We now have GUIs which have transparent windows, menus which fade in and out, backgrounds which are streamed video or generated fractals...

Does any of this actually make anyone more productive?

[QUOTE=chalsall;308069]

We now have GUIs which have transparent windows, menus which fade in and out, backgrounds which are streamed video or generated fractals...

Does any of this actually make anyone more productive?[/QUOTE]

Me wants candy! ouch, my eye!

@kracker

:goodposting: My thoughts were similar. While many machines accomplish all sorts of work, they are also toys on the order of hot rod cars.

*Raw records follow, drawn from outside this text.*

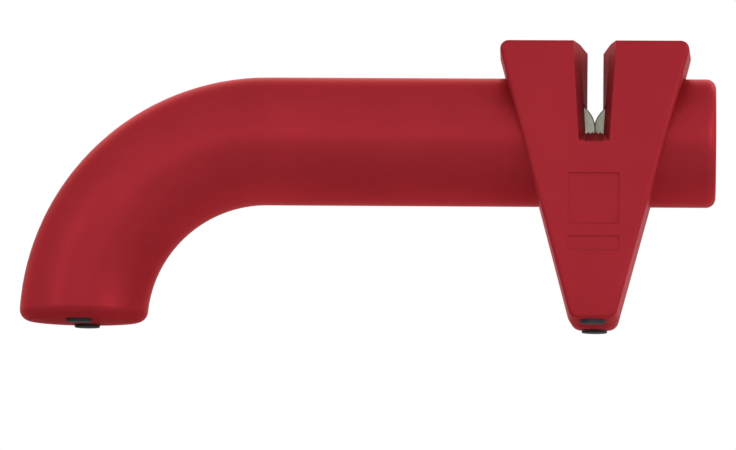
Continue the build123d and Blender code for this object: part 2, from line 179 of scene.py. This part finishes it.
# %% Tone group
def build_tone_group():
    """Deep plus (Bright minus Deep) times a share, where the share is slow noise plus fine speckle."""
    group, start, end = new_group(
        "tone_drift",
        {
            "Deep": (COLOR, (0.3, 0.02, 0.03, 1)),
            "Bright": (COLOR, (0.4, 0.03, 0.04, 1)),
            "Drift scale": (FLOAT, 28.0),
            "Speckle scale": (FLOAT, 900.0),
            "Speckle amount": (FLOAT, 0.25),
        },
        {"Color": COLOR},
    )
    noise_middle = 0.5
    place = add_node(group, "ShaderNodeTexCoord")
    drift = add_node(group, "ShaderNodeTexNoise", inputs={"Detail": 4.0, "Roughness": 0.6})
    speckle = add_node(group, "ShaderNodeTexNoise", inputs={"Detail": 2.0, "Roughness": 0.7})
    for texture, label in ((drift, "Drift scale"), (speckle, "Speckle scale")):
        group.links.new(place.outputs["Object"], texture.inputs["Vector"])
        group.links.new(start.outputs[label], texture.inputs["Scale"])
    offset = calculate(group, "SUBTRACT", speckle.outputs["Fac"], noise_middle)
    offset = calculate(group, "MULTIPLY", offset, start.outputs["Speckle amount"])
    stretch = add_node(group, "ShaderNodeMapRange", inputs={"From Min": 0.35, "From Max": 0.65})
    group.links.new(drift.outputs["Fac"], stretch.inputs["Value"])
    share = calculate(group, "ADD", stretch.outputs["Result"], offset, clamp=True)
    blend = add_node(group, "ShaderNodeMix", data_type="RGBA")
    group.links.new(share, blend.inputs["Factor"])
    group.links.new(start.outputs["Deep"], blend.inputs["A"])
    group.links.new(start.outputs["Bright"], blend.inputs["B"])
    group.links.new(blend.outputs["Result"], end.inputs["Color"])
    return group


tone_group = build_tone_group()
print("group:", tone_group.name)

# %% [markdown]
# ## Shared effect: rubbed edges
#
# Edges wear first, and even a new moulding has edges a little rounder than its drawing. The wear
# could be painted, but a mask worked out from the shape follows every edge by itself: a Bevel node
# gives a normal that is rounded near edges, and where it leans away from the true one, there is one.


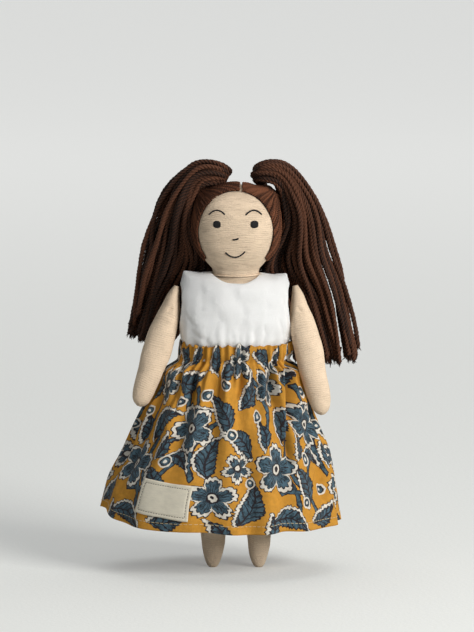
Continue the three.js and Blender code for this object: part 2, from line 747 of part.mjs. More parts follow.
// Top: a sleeveless bodice, tucked into the skirt, with a slit and buttons at the back
const TOP_COUNT = 28;
const PLACKET_STEPS = 5;
const TOP_ROWS = [
  // height: -1 at the hem, 0 at the skirt's upper edge, 1 at the shoulders
  [-1, 0.82, 0.82, 2.1],
  [-0.39, 0.83, 0.83, 2.1],
  [-0.03, 0.9, 0.93, 2.2],
  [0.099, 0.935, 1, 2.3],
  [0.251, 0.965, 1, 2.3],
  [0.446, 1, 0.98, 2.2],
  [0.64, 0.985, 0.92, 2.2],
  [0.778, 0.95, 0.87, 2],
  [0.875, 0.925, 0.78, 1.8],
  [0.945, 0.905, 0.66, 1.7],
  [1, 0.88, 0.46, 1.5],
];
const TOP_TUCKED = SKIRT_TOP_Z - TOP_HEM_Z;
const top = new Form({
  foot: TOP_HEM_Z,
  height: TOP_LENGTH,
  halfWidth: TOP_HALF_WIDTH,
  halfDepth: TOP_HALF_DEPTH,
  x: -0.6,
  rows: TOP_ROWS.map(([level, ...rest]) => {
    const above = level < 0 ? level * TOP_TUCKED : level * (TOP_LENGTH - TOP_TUCKED);
    return [(TOP_TUCKED + above) / TOP_LENGTH, ...rest];
  }),
});

function neckHole() {
  const ring = (z) =>
    Array.from({ length: TOP_COUNT }, (_, i) => {
      const angle = (2 * Math.PI * i) / TOP_COUNT;
      const reach = Math.cos(angle) > 0 ? NECKLINE_FRONT : NECKLINE_BACK;
      return new THREE.Vector3(NECKLINE_HALF_WIDTH * Math.sin(angle), -reach * Math.cos(angle), z);
    });
  return solidOf(closedLoft([ring(TOP_SHOULDER_Z - NECKLINE_DROP), ring(HEAD_TOP)]));
}

function armholes() {
  const reach = 4 * TOP_HALF_WIDTH;
  const round = new THREE.CylinderGeometry(1, 1, reach, TOP_COUNT).rotateZ(Math.PI / 2);
  round.scale(1, ARMHOLE_HALF_DEPTH, ARMHOLE_HALF_HEIGHT).translate(0, ARMHOLE_Y, ARMHOLE_Z);
  return solidOf(round);
}

function topShell() {
  const outer = top.rings(TOP_COUNT);
  const inner = offsetRings(outer, -TOP_CLOTH, 0, -TOP_CLOTH);
  const below = inner[0].map((point) => point.clone().setZ(TOP_HEM_Z - TOP_CLOTH));
  const behind = top.y + TOP_HALF_DEPTH;
  const slit = box(top.x, behind, TOP_HEM_Z, BACK_SLIT_WIDTH, TOP_HALF_DEPTH, 3 * TOP_LENGTH);
  const shell = solidOf(closedLoft(outer))
    .subtract(solidOf(closedLoft([below, ...inner])))
    .subtract(neckHole())
    .subtract(armholes())
    .subtract(slit);
  return namedMesh("top", geometryFrom(shell), whiteLinen());
}

function topOutside(x, z, behind) {
  const depth = top.depthAt(x, z);
  return new THREE.Vector3(x, top.y + (behind ? depth : -depth), z);
}

function placket() {
  const z = TOP_SHOULDER_Z - TOP_LENGTH * 0.14 - PLACKET_LENGTH;
  const rings = Array.from({ length: PLACKET_STEPS + 1 }, (_, i) => {
    const height = z + (PLACKET_LENGTH * i) / PLACKET_STEPS;
    const clear = TOP_CLOTH + 2 * FIT;
    const outside = topOutside(top.x, height, true).y - clear;
    const lean = outside - topOutside(top.x + PLACKET_WIDTH / 2, height, true).y + clear;
    return [
      [-1, outside - lean],
      [0, outside],
      [1, outside - lean],
      [1, outside - lean - PLACKET_THICKNESS],
      [0, outside - PLACKET_THICKNESS],
      [-1, outside - lean - PLACKET_THICKNESS],
    ].map(([share, y]) => new THREE.Vector3(top.x + (share * PLACKET_WIDTH) / 2, y, height));
  });
  return namedMesh("back_placket", closedLoft(rings), whiteLinen());
}

function backButton(number) {
  const x = top.x + BUTTON_RADIUS + BACK_SLIT_WIDTH;
  const z = TOP_SHOULDER_Z - TOP_LENGTH * 0.22 - number * BUTTON_SPACING;
  const seat = topOutside(x, z, true);
  const upwards = topOutside(x, z + BUTTON_RADIUS, true).sub(topOutside(x, z - BUTTON_RADIUS, true));
  const across = topOutside(x + BUTTON_RADIUS, z, true).sub(seat);
  const outwards = upwards.cross(across).normalize();
  const geometry = new THREE.CylinderGeometry(BUTTON_RADIUS * 0.8, BUTTON_RADIUS, BUTTON_HEIGHT, 12);
  const mesh = namedMesh(`back_button_${number + 1}`, geometry, shellButton());
  mesh.quaternion.setFromUnitVectors(new THREE.Vector3(0, 1, 0), outwards);
  mesh.position.copy(seat.addScaledVector(outwards, BUTTON_HEIGHT / 2 + FIT));
  return mesh;
}

// Skirt. Angles run round from the middle of the front, positive to the doll's left.
const SKIRT_COUNT = 96;
const SKIRT_ROWS = [
  // share of the length, left, right, front and back as shares of the way out to the hem, folds
  [0, -0.06, -0.02, 0, 0, 0.14],
  [0.045, -0.07, -0.02, -0.02, -0.02, 0.14],
  [0.094, -0.07, 0.015, -0.06, -0.07, 0.14],
  [0.15, 0.1, 0.165, 0.06, 0.06, 0.3],
  [0.26, 0.2, 0.29, 0.28, 0.25, 0.52],
  [0.38, 0.36, 0.44, 0.5, 0.46, 0.76],
  [0.49, 0.53, 0.55, 0.65, 0.62, 0.92],
  [0.62, 0.74, 0.68, 0.8, 0.77, 1],
  [0.8, 0.88, 0.89, 0.92, 0.91, 1],
  [1, 1, 1, 1, 1, 1],
];
const HEM_LIFT = 9; // of the hem at the doll's right
const LABEL_HOLD = 0.42; // how far round from its middle the label flattens the folds

function skirtPoint(angle, share, grow = 0) {
  const [left, right, front, back, folds] = readTable(SKIRT_ROWS, share);
  const width = angle > 0 ? lerp(SKIRT_WAIST, SKIRT_LEFT, left) : lerp(SKIRT_WAIST, SKIRT_RIGHT, right);
  const hem = Math.cos(angle) > 0 ? SKIRT_FRONT : SKIRT_BACK;
  const out = Math.cos(angle) > 0 ? front : back;
  const depth = lerp(SKIRT_WAIST_DEPTH, hem, out);
  // the folds lie unevenly round the skirt, and the label holds the cloth flat
  const aside = (angle - radians(LABEL_ANGLE)) / LABEL_HOLD;
  const held = 0.85 * Math.exp(-(aside ** 2)) * THREE.MathUtils.smoothstep(share, 0.5, 0.75);
  const turn = SKIRT_FOLDS * angle + 0.8 * Math.sin(3 * angle + 1) + 0.6;
  const fold = SKIRT_FOLD_DEPTH * folds * (1 - held) * (0.5 * Math.cos(turn) - 0.5);
  const lift = HEM_LIFT * share ** 3 * Math.max(-Math.sin(angle), 0) ** 4;
  return new THREE.Vector3(
    (width + fold + grow) * Math.sin(angle),
    -(depth + fold + grow) * Math.cos(angle),
    lerp(SKIRT_TOP_Z, SKIRT_HEM_Z, share) + lift,
  );
}

function skirtRing(share, grow, count = SKIRT_COUNT) {
  return Array.from({ length: count }, (_, i) => {
    const angle = (2 * Math.PI * i) / count;
    return skirtPoint(angle > Math.PI ? angle - 2 * Math.PI : angle, share, grow);
  });
}

function skirt() {
  const shares = SKIRT_ROWS.map((row) => row[0]);
  const outer = shares.map((share) => skirtRing(share, 0));
  const inner = shares.map((share) => skirtRing(share, -SKIRT_CLOTH)).reverse();
  return namedMesh("skirt", loft([...outer, ...inner]), printedCotton());
}

function waistElastic() {
  const shares = [0.5, -0.5].map((up) => (ELASTIC_DROP - up * ELASTIC_HEIGHT) / SKIRT_LENGTH);
  const outside = shares.map((share) => skirtRing(share, -SKIRT_CLOTH - FIT));
  const inside = shares.map((share) => skirtRing(share, -SKIRT_CLOTH - FIT - ELASTIC_THICKNESS));
  return namedMesh("waist_elastic", loft([...outside, ...inside.reverse()]), elasticBand());
}

function hemThread() {
  const share = 1 - HEM_HEIGHT / SKIRT_LENGTH;
  const loop = skirtRing(share, FIT + HEM_THREAD_RADIUS);
  return namedMesh("hem_thread", loopGeometry(loop, HEM_THREAD_RADIUS, 4), paleThread());
}

// Label: a patch that lies on the skirt
function labelPoint(across, up, grow) {
  const tilt = radians(LABEL_TILT);
  const along = across * Math.cos(tilt) + up * Math.sin(tilt);
  const rise = up * Math.cos(tilt) - across * Math.sin(tilt);
  const share = (SKIRT_TOP_Z - LABEL_Z - rise) / SKIRT_LENGTH;
  const middle = radians(LABEL_ANGLE);
  // millimetres of skirt to a radian, so that the label keeps its own width
  const ends = [-0.5, 0.5].map((side) => skirtPoint(middle + side * LABEL_HOLD, share));
  const pace = ends[0].distanceTo(ends[1]) / LABEL_HOLD;
  const step = (2 * Math.PI) / SKIRT_COUNT;
  const facet = (middle + along / pace) / step;
  const from = skirtPoint(Math.floor(facet) * step, share, grow);
  return from.lerp(skirtPoint(Math.ceil(facet) * step, share, grow), facet - Math.floor(facet));
}

function patch(halfWidth, halfHeight, low, high, columns, rows) {
  const grid = (grow) =>
    Array.from({ length: (columns + 1) * (rows + 1) }, (_, i) => {
      const across = lerp(-halfWidth, halfWidth, (i % (columns + 1)) / columns);
      const up = lerp(-halfHeight, halfHeight, Math.floor(i / (columns + 1)) / rows);
      return labelPoint(across, up, grow);
    });
  const lower = grid(low);
  const upper = grid(high);
  const count = lower.length;
  const triangles = [];
  for (let r = 0; r < rows; r++) {
    for (let c = 0; c < columns; c++) {
      const a = r * (columns + 1) + c;
      const b = a + 1;
      const d = a + columns + 1;
      const e = d + 1;
      triangles.push([a, b, e], [a, e, d]);
      triangles.push([count + a, count + e, count + b], [count + a, count + d, count + e]);
    }
  }
  const edge = [];
  for (let c = 0; c < columns; c++) edge.push(c);
  for (let r = 0; r < rows; r++) edge.push(r * (columns + 1) + columns);
  for (let c = columns; c > 0; c--) edge.push(rows * (columns + 1) + c);
  for (let r = rows; r > 0; r--) edge.push(r * (columns + 1));
  edge.forEach((a, i) => {
    const b = edge[(i + 1) % edge.length];
    triangles.push([b, a, count + a], [b, count + a, count + b]);
  });
  return geometryOf([...lower, ...upper], triangles);
}

function label() {
  const low = LABEL_CLEAR;
  const geometry = patch(LABEL_WIDTH / 2, LABEL_HEIGHT / 2, low, low + LABEL_THICKNESS, 12, 5);
  return namedMesh("label", geometry, labelTape());
}

function labelThread() {
  const clear = LABEL_CLEAR + LABEL_THICKNESS + FIT + HEM_THREAD_RADIUS;
  const halfWidth = LABEL_WIDTH / 2 - LABEL_STITCH_INSET;
  const halfHeight = LABEL_HEIGHT / 2 - LABEL_STITCH_INSET;
  const corners = [
    [-halfWidth, -halfHeight],
    [halfWidth, -halfHeight],
    [halfWidth, halfHeight],
    [-halfWidth, halfHeight],
  ];
  const loop = corners.flatMap(([across, up], i) => {
    const [nextAcross, nextUp] = corners[(i + 1) % corners.length];
    const steps = i % 2 ? 4 : 12;
    return Array.from({ length: steps }, (_, k) =>
      labelPoint(lerp(across, nextAcross, k / steps), lerp(up, nextUp, k / steps), clear),
    );
  });
  return namedMesh("label_stitching", loopGeometry(loop, HEM_THREAD_RADIUS, 4), blackThread());
}

const doll = new THREE.Group();
doll.position.set(BODY_OFFSET_X, BODY_OFFSET_Y, 0);
doll.add(
  namedMesh("body", skinOf(body, BODY_COUNT, true, SKIN), linen()),
  namedMesh("body_stuffing", fillingOf(body, BODY_COUNT, true, SKIN), stuffing()),
  namedMesh("head", skinOf(head, HEAD_COUNT, false), linen()),
  namedMesh("head_stuffing", fillingOf(head, HEAD_COUNT, false), stuffing()),
  neckSeam(),
  face(),
);
for (const hand of [LEFT, RIGHT]) {
  doll.add(leg(hand), hipStitches(hand), arm(hand), armThread(hand));
  doll.add(hairCap(hand), hairTie(hand), hairBunch(hand));
}
doll.add(topShell(), placket());
for (let number = 0; number < BUTTON_COUNT; number++) doll.add(backButton(number));
doll.add(skirt(), waistElastic(), hemThread(), label(), labelThread());

export default doll;
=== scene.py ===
import bpy
import bmesh
import math
import numpy as np
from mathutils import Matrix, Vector


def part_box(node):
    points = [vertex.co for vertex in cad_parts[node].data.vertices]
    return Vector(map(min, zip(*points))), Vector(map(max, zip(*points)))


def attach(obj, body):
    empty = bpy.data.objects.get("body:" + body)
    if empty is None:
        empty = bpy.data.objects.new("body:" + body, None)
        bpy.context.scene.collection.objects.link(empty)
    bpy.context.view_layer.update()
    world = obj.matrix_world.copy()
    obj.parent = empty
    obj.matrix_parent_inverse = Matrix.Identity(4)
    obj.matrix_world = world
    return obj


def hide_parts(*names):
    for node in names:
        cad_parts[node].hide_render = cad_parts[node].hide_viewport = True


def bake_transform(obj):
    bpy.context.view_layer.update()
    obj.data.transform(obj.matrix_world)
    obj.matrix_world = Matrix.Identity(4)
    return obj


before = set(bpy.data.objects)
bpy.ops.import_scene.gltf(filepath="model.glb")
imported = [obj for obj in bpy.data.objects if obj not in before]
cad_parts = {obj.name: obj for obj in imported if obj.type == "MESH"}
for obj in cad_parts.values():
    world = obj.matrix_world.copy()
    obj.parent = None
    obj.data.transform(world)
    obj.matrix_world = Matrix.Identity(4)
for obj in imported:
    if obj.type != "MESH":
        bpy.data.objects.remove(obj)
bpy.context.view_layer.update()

bl_info = {
    "name": "Cloth doll",
    "version": (1, 0, 0),
    "blender": (4, 5, 0),
    "location": "3D View > Sidebar > Cloth doll",
    "description": "Dresses the frame of a stuffed linen doll with yarn hair, a linen top and a printed skirt",
    "category": "Object",
}

# The doll is drawn in millimetres about its own middle, standing on the floor and facing -Y.
# Its left is +X. A hand is LEFT or RIGHT, which is also the sign of x on that side.
MIDDLE = np.array((4.2, 3.4, 0.0))
LEFT = 1
RIGHT = -1
HANDS = {LEFT: "left", RIGHT: "right"}
NECK_Z = 218.1


def in_frame(points):
    """Points in millimetres about the doll's middle, as metres in the frame."""
    return (np.asarray(points, float) + MIDDLE) * 0.001


def in_doll(points):
    """Points in metres in the frame, as millimetres about the doll's middle."""
    return np.asarray(points, float) * 1000 - MIDDLE


# ---------------------------------------------------------------- sizes and colours


def measure(name, description, default, low, high, **more):
    return bpy.props.FloatProperty(
        name=name, description=description, default=default, min=low, max=high, **more
    )


def millimetres(name, description, default, low, high):
    return measure(name, description + ", in millimetres", default, low, high, precision=2)


def colour(name, description, default):
    return bpy.props.FloatVectorProperty(
        name=name, description=description, default=default, subtype="COLOR",
        size=3, min=0, max=1,
    )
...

However, to address Chris's question, I have the feeling that more procession power has diminishing returns. My partner was disappointed when he got an i7-920 because it didn't seem that much faster than the previous box. I put a RAID 0 on it which helped some with that perception. If they had been affordable then I would have put in an SSD. Perhaps now an SSD cache would be the answer.

Fact is though, he does not do a lot of stuff which makes the CPU break a sweat, like rendering HD video. This may change if he gets more into the Reason synthesis and recording package.